Problem to solve: Each line below should be reproduced without any alteration.
>>>>
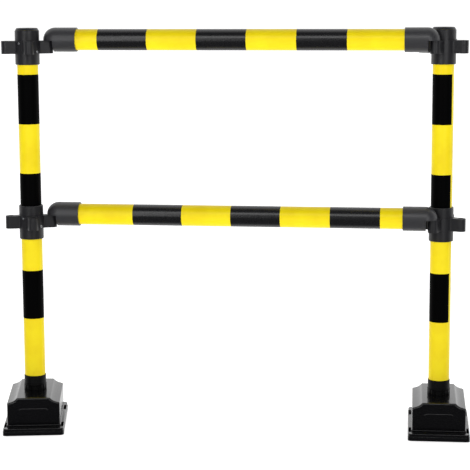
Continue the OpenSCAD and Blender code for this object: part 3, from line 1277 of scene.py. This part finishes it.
@dataclass
class Studio:
    """Pale floor, soft lights and the camera."""

    camera_at: tuple[float, float, float] = (0.77355, -3.91074, 1.09931)
    yaw: float = 3.986
    pitch: float = 9.014
    roll: float = -0.275
    lens: float = 124.67
    floor_size: float = 40000.0
    floor_glow: float = 0.68
    world_strength: float = 1.08
    strip_x: tuple[float, float] = (-1.1, 2.5)
    strip_y: float = -3.9
    strip_size: Point = (0.9, 2.4)
    strip_power: float = 24.0
    over_at: tuple[float, float, float] = (0.5, -2.9, 2.7)
    over_size: Point = (3.0, 1.1)
    over_power: float = 32.0

    def make_floor(self) -> None:
        """A wide pale floor."""
        made = Body.raised(rounded_box(self.floor_size, self.floor_size, 800, 8), -40, 0)
        floor = made.finished("floor", place(Vector((0.5, 2.0, 0))))
        surface = Surface("pale_floor")
        pale = surface.blend_colour(surface.noise(900, 2), (0.93, 0.93, 0.93), (0.90, 0.90, 0.90))
        surface.put("Base Color", pale)
        surface.put("Roughness", 0.65)
        surface.put("Emission Color", (1.0, 1.0, 1.0))
        surface.put("Emission Strength", self.floor_glow)
        floor.data.materials.append(surface.material)
        floor.visible_glossy = False

    def make_world(self) -> None:
        """White surroundings, dimmer in front than behind."""
        world = bpy.data.worlds.new("studio")
        bpy.context.scene.world = world
        world.use_nodes = True
        graph = Graph(world.node_tree)
        way = graph.node("ShaderNodeTexCoord", output="Generated")
        back = graph.node("ShaderNodeSeparateXYZ", {}, {0: way}, "Y").above(-0.25, 0.4)
        shade = graph.blend_colour(back, (0.08, 0.08, 0.085), (1.0, 1.0, 1.0))
        light = graph.node("ShaderNodeBackground", {}, {"Color": shade, "Strength": self.world_strength})
        end = graph.tree.nodes.new("ShaderNodeOutputWorld")
        graph.tree.links.new(light.socket, end.inputs[0])

    def make_light(self, name: str, at: Vector, to: Vector, size: Point, power: float) -> None:
        """A soft rectangular light.

        Args:
            name: its name.
            at: where it stands.
            to: where it points.
            size: its width and height in metres.
            power: watts.
        """
        data = bpy.data.lights.new(name, "AREA")
        data.shape, data.size, data.size_y, data.energy = "RECTANGLE", size[0], size[1], power
        lamp = bpy.data.objects.new(name, data)
        bpy.context.scene.collection.objects.link(lamp)
        lamp.location = at
        lamp.rotation_euler = (to - at).to_track_quat("-Z", "Y").to_euler()

    def make_lights(self) -> None:
        """Two tall strips at the front and one wide box overhead."""
        centre = Vector((self.camera_at[0], 0, 0.75))
        for name, x in zip(("box_left", "box_right"), self.strip_x):
            at = Vector((x, self.strip_y, 1.3))
            self.make_light(name, at, centre, self.strip_size, self.strip_power)
        over = Vector(self.over_at)
        self.make_light("box_over", over, Vector((over.x, 0, 0.8)), self.over_size, self.over_power)

    def make_camera(self) -> None:
        """The camera."""
        data = bpy.data.cameras.new("camera")
        data.lens, data.sensor_width = self.lens, 36.0
        camera = bpy.data.objects.new("camera", data)
        bpy.context.scene.collection.objects.link(camera)
        turn = Matrix.Rotation(math.radians(self.yaw), 4, "Z")
        tilt = Matrix.Rotation(math.radians(90 - self.pitch), 4, "X")
        roll = Matrix.Rotation(math.radians(self.roll), 4, "Z")
        camera.matrix_world = Matrix.Translation(self.camera_at) @ turn @ tilt @ roll
        bpy.context.scene.camera = camera

    def build(self) -> None:
        """Sets the studio up."""
        self.make_camera()
        self.make_floor()
        self.make_world()
        self.make_lights()
        bpy.context.scene.view_settings.view_transform = "Standard"


# ---------------------------------------------------------------- the whole


def main() -> None:
    """Builds the studio and every sub-assembly, in order."""
    logging.basicConfig(level=logging.INFO, format="%(name)s: %(message)s")
    Studio().build()
    Post(Side.LEFT, film_gap_turn=100).build()
    Post(Side.RIGHT, film_gap_turn=-20).build()
    for side in Side:
        Base(side).build()
        for level in Level:
            Coupler(side, level).build()
    for level in Level:
        Rail(level).build()


if __name__ == "__main__":
    main()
<<<<
Exercise output:
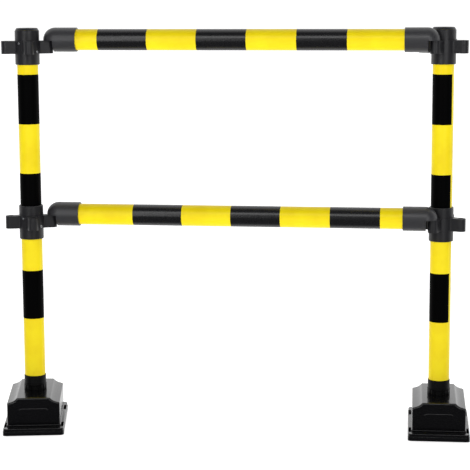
Continue the OpenSCAD and Blender code for this object: part 3, from line 1277 of scene.py. This part finishes it.
@dataclass
class Studio:
    """Pale floor, soft lights and the camera."""

    camera_at: tuple[float, float, float] = (0.77355, -3.91074, 1.09931)
    yaw: float = 3.986
    pitch: float = 9.014
    roll: float = -0.275
    lens: float = 124.67
    floor_size: float = 40000.0
    floor_glow: float = 0.68
    world_strength: float = 1.08
    strip_x: tuple[float, float] = (-1.1, 2.5)
    strip_y: float = -3.9
    strip_size: Point = (0.9, 2.4)
    strip_power: float = 24.0
    over_at: tuple[float, float, float] = (0.5, -2.9, 2.7)
    over_size: Point = (3.0, 1.1)
    over_power: float = 32.0

    def make_floor(self) -> None:
        """A wide pale floor."""
        made = Body.raised(rounded_box(self.floor_size, self.floor_size, 800, 8), -40, 0)
        floor = made.finished("floor", place(Vector((0.5, 2.0, 0))))
        surface = Surface("pale_floor")
        pale = surface.blend_colour(surface.noise(900, 2), (0.93, 0.93, 0.93), (0.90, 0.90, 0.90))
        surface.put("Base Color", pale)
        surface.put("Roughness", 0.65)
        surface.put("Emission Color", (1.0, 1.0, 1.0))
        surface.put("Emission Strength", self.floor_glow)
        floor.data.materials.append(surface.material)
        floor.visible_glossy = False

    def make_world(self) -> None:
        """White surroundings, dimmer in front than behind."""
        world = bpy.data.worlds.new("studio")
        bpy.context.scene.world = world
        world.use_nodes = True
        graph = Graph(world.node_tree)
        way = graph.node("ShaderNodeTexCoord", output="Generated")
        back = graph.node("ShaderNodeSeparateXYZ", {}, {0: way}, "Y").above(-0.25, 0.4)
        shade = graph.blend_colour(back, (0.08, 0.08, 0.085), (1.0, 1.0, 1.0))
        light = graph.node("ShaderNodeBackground", {}, {"Color": shade, "Strength": self.world_strength})
        end = graph.tree.nodes.new("ShaderNodeOutputWorld")
        graph.tree.links.new(light.socket, end.inputs[0])

    def make_light(self, name: str, at: Vector, to: Vector, size: Point, power: float) -> None:
        """A soft rectangular light.

        Args:
            name: its name.
            at: where it stands.
            to: where it points.
            size: its width and height in metres.
            power: watts.
        """
        data = bpy.data.lights.new(name, "AREA")
        data.shape, data.size, data.size_y, data.energy = "RECTANGLE", size[0], size[1], power
        lamp = bpy.data.objects.new(name, data)
        bpy.context.scene.collection.objects.link(lamp)
        lamp.location = at
        lamp.rotation_euler = (to - at).to_track_quat("-Z", "Y").to_euler()

    def make_lights(self) -> None:
        """Two tall strips at the front and one wide box overhead."""
        centre = Vector((self.camera_at[0], 0, 0.75))
        for name, x in zip(("box_left", "box_right"), self.strip_x):
            at = Vector((x, self.strip_y, 1.3))
            self.make_light(name, at, centre, self.strip_size, self.strip_power)
        over = Vector(self.over_at)
        self.make_light("box_over", over, Vector((over.x, 0, 0.8)), self.over_size, self.over_power)

    def make_camera(self) -> None:
        """The camera."""
        data = bpy.data.cameras.new("camera")
        data.lens, data.sensor_width = self.lens, 36.0
        camera = bpy.data.objects.new("camera", data)
        bpy.context.scene.collection.objects.link(camera)
        turn = Matrix.Rotation(math.radians(self.yaw), 4, "Z")
        tilt = Matrix.Rotation(math.radians(90 - self.pitch), 4, "X")
        roll = Matrix.Rotation(math.radians(self.roll), 4, "Z")
        camera.matrix_world = Matrix.Translation(self.camera_at) @ turn @ tilt @ roll
        bpy.context.scene.camera = camera

    def build(self) -> None:
        """Sets the studio up."""
        self.make_camera()
        self.make_floor()
        self.make_world()
        self.make_lights()
        bpy.context.scene.view_settings.view_transform = "Standard"


# ---------------------------------------------------------------- the whole


def main() -> None:
    """Builds the studio and every sub-assembly, in order."""
    logging.basicConfig(level=logging.INFO, format="%(name)s: %(message)s")
    Studio().build()
    Post(Side.LEFT, film_gap_turn=100).build()
    Post(Side.RIGHT, film_gap_turn=-20).build()
    for side in Side:
        Base(side).build()
        for level in Level:
            Coupler(side, level).build()
    for level in Level:
        Rail(level).build()


if __name__ == "__main__":
    main()